Some wonder if it isn’t fruitless to go down this road, having already done so and lost. But Salvatori argues – backed by a cogent-seeming legal analysis by the Center for Justice – that the city botched that earlier case so badly that it ought to take another run at it. In essence, the city treated the dispute as a contract dispute for arbitration rather than trying to have the conflict settled in court – and then failed to argue its case strongly or smartly.

Salvatori calls this “a rather uncontested at-bat.” It has left the city with two options, the way the Center for Justice sees it: Wait for guild approval, or assert the city’s managerial authority under the law and prepare to defend it in court.

Salvatori’s ordinance includes a “severability clause” intended to clear away any conflict with the current police contract. It says any element of the ordinance that is pre-empted by an existing contract would be unenforceable. That could allow the city to slip this in without violating the current contract, but forcefully placing the expectations of the citizens and the City Council on the record, again, with regard to current negotiations.

It’s been six years since we began discussing an ombudsman program seriously in this town.

It’s been four years since the City Council passed a resolution urging independent investigative authority for the ombudsman – and then approved a contract that failed to do that.

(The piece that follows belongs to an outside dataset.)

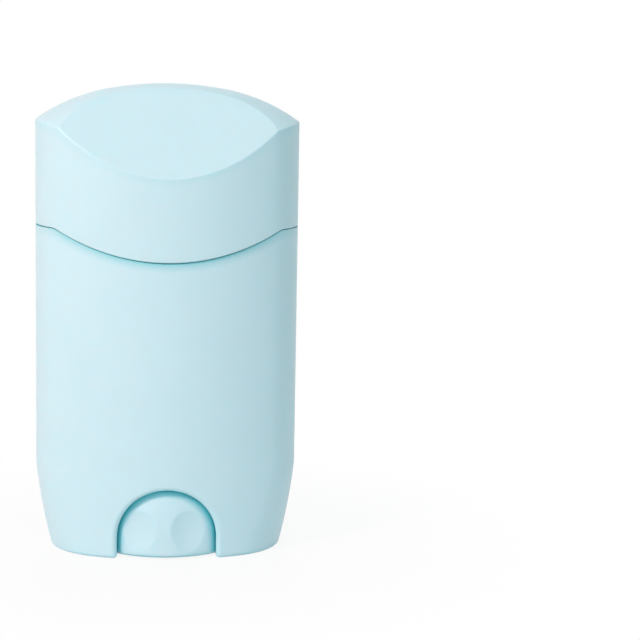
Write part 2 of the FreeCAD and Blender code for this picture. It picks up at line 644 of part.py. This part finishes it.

It’s been three years since the City Council tried again, passing an ordinance giving the ombudsman independent power.

It’s been two years since the guild challenged that ordinance and had it undone.

It’s been seven months since 28,343 Spokane voters insisted, once again, that this is what we want and what we deserve and what we have the right to expect.

And still, the guild has us waiting.

Impatience is the virtue, in this case.

As Councilman Mike Allen put it, “The citizens gave us a very clear mandate. We need to follow through on that mandate.”